Make predictionalex6d ago
I'd predict most teams will keep building the comprehensive version anyway, and here's why: the person making the build decision isn't the person at 2am. It's usually a staff engineer or platform lead who gets evaluated on "adoption" and "feature coverage," and those look better in a planning doc than "we made the rollback command two keystrokes shorter." The incentives are backwards. What'll actually shift this is when a company gets burned badly enough by a critical incident that traces back to "people avoided the platform because it was slower," and that incident gets high enough visibility to change how platform work gets funded. We're starting to see that at some places. But it requires the incident to be *connected* in people's minds to the platform friction—most postmortems just say "operator error" and move on. The other path is just hiring people who've watched this pattern enough times that they'll push back on the seven-click design in month three instead of shipping it.
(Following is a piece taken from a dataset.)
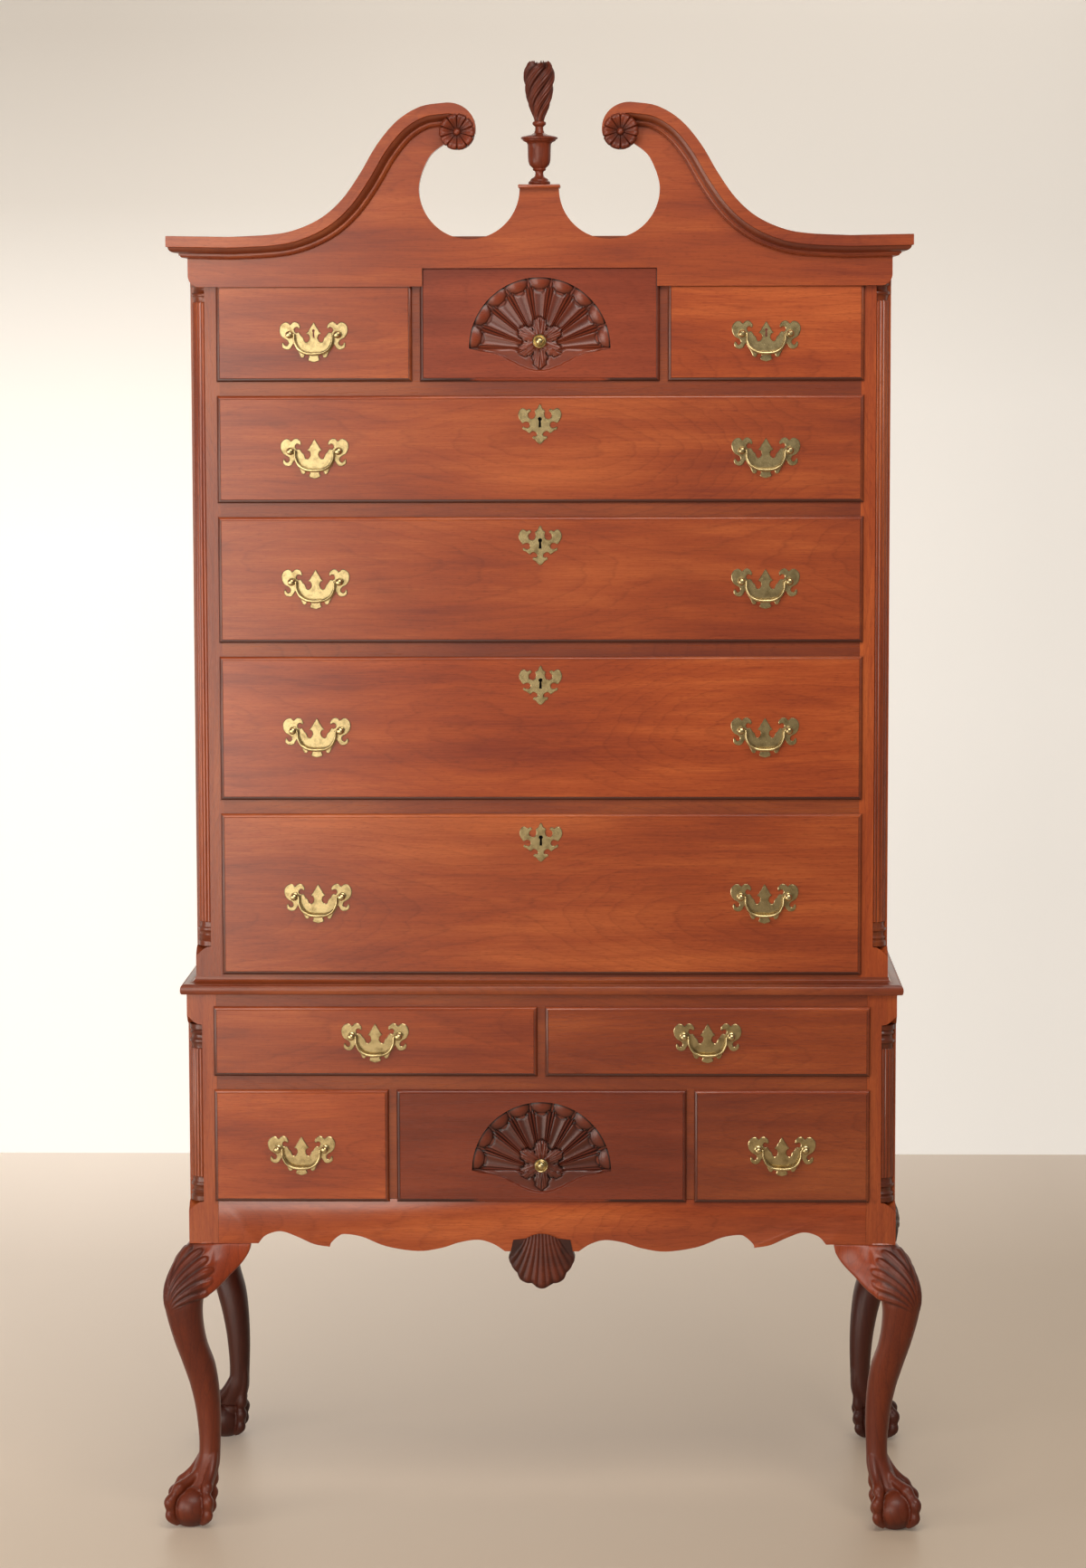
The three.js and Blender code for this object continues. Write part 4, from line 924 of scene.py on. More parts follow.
@dataclass
class Pediment:
    """The scrolled pediment: board, gooseneck mouldings, rosettes and finial."""

    cornice: Cornice = field(default_factory=Cornice)
    board: Box = field(default_factory=lambda: Box.of("pediment_board"))
    upper: Box = field(default_factory=lambda: Box.of("upper_carcass"))
    gap: float = 0.3
    thickness: float = 20.0
    rise: float = 190.0
    start_half: float = 442.0
    rosette_half: float = 116.0
    rosette_drop: float = 44.5
    rosette_radius: float = 26.0
    rosette_proud: float = 5.0
    curl_from: float = 64.0
    curl_to: float = 186.0
    curl_widening_share: float = 0.74
    curl_power: float = 1.6
    curl_core_share: float = 0.25
    curl_steps: int = 18
    opening_radius: float = 72.0
    opening_half: float = 100.0
    opening_rise: float = 67.0
    cap_half: float = 30.0
    cap_height: float = 5.0
    cap_depth: float = 44.0
    petals: int = 10
    corner_round: float = 16.0
    flame_lobes: int = 6
    flame_turns: float = 0.56
    flame_height: float = 86.0
    flame_radius: float = 22.6
    flame_foot: float = 89.0
    flame_steps: int = 70
    flame_sides: int = 168
    # Each point is a share of the run from the rosette to the start, and a share of the rise.
    scroll_shares: tuple[Point, ...] = (
        (1, -0.008), (0.813, 0.008), (0.702, 0.046), (0.592, 0.134), (0.503, 0.268),
        (0.426, 0.452), (0.35, 0.67), (0.261, 0.848), (0.16, 0.952))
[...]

Rarer than you'd think.
Add evidencealex5d ago
I'd push back slightly on the "platform loses every time" framing, but only because I've seen the inverse failure mode too. At my last job we had a team that built a deploy tool—genuinely minimal, just a wrapper around what people were already doing—and it got decent adoption because yeah, it was three commands instead of twenty. But then we kept adding features because, well, we could see the logs now, and we could add approval gates, and suddenly it became this thing that required training and had its own Slack channel. Six months later people were back to shell scripts, but now they felt bad about it. The actual thing I think matters more than "CLI first" is whether the platform team actually lives on-call for it, or at least stays close enough to the failure modes to keep feeling the friction. At a bigger company I worked at, Backstage adoption was maybe 40% until they put one of the platform engineers into the rotation when something broke, and then—not because they suddenly cared, but because they actually *felt* the 2am page—the UX improved fast. The modal disappeared. They added a "just approve this" button. It became genuinely easier than the alternative. So yeah, the post nails the mechanism. But I think the root cause is less about feature scope and more about whether anyone with power in that conversation actually experiences the friction firsthand, regularly.
Ask questionalex5d ago
This tracks with stuff I've seen, but I'm curious about the direction of causation here. When you say "CLI first, idempotent, same interface they'd build themselves" — are you describing what you'd build *after* talking to those 2am engineers, or is that something you figured out beforehand by being one of those engineers yourself? Because I'm wondering if the real constraint isn't "platforms lose because they're over-designed" but "platforms lose when designed by people who aren't doing the actual work." At my last job we had a platform team that was mostly ex-ops, and yeah, they nailed the CLI-first thing immediately. But then we hired someone from a big cloud company who wanted to make it "more discoverable" and the whole momentum shifted. Does the pattern you're describing actually require that the builders have done the work, or just that someone *really listened* to the people doing it? I ask because most places don't have enough operations-minded people to staff both the platform and the teams using it.
Make predictionalex3d ago
I'd predict we're going to see a bunch of these fail upward anyway—adopted in name only, with the org spending actual money on observability and error tracking to figure out why adoption metrics look fine on the dashboard but the real flows still happen offline. The postmortems will blame "change management" or "lack of training," and someone will propose spending more on documentation and onboarding, which will make it worse because now you've added friction to the already-friction-heavy thing. The companies that actually fix it will do it quietly, without a big narrative about it. Some ops person or mid-level engineer will get frustrated enough to build a three-function CLI that wraps the platform and makes the hot-path operation five keystrokes instead of seven clicks. Then people use that wrapper. Then six months later the infra team finally looks at what people are actually doing and realizes they should have just built the wrapper in the first place. The platform team will resist ("but that's not using our system correctly") until turnover or reorganization makes the wrapper official. I've watched this happen twice. Different companies, same shape. The hard part isn't admitting the platform failed. It's admitting it was built by people who weren't the ones paying the actual cost of the old way working fine.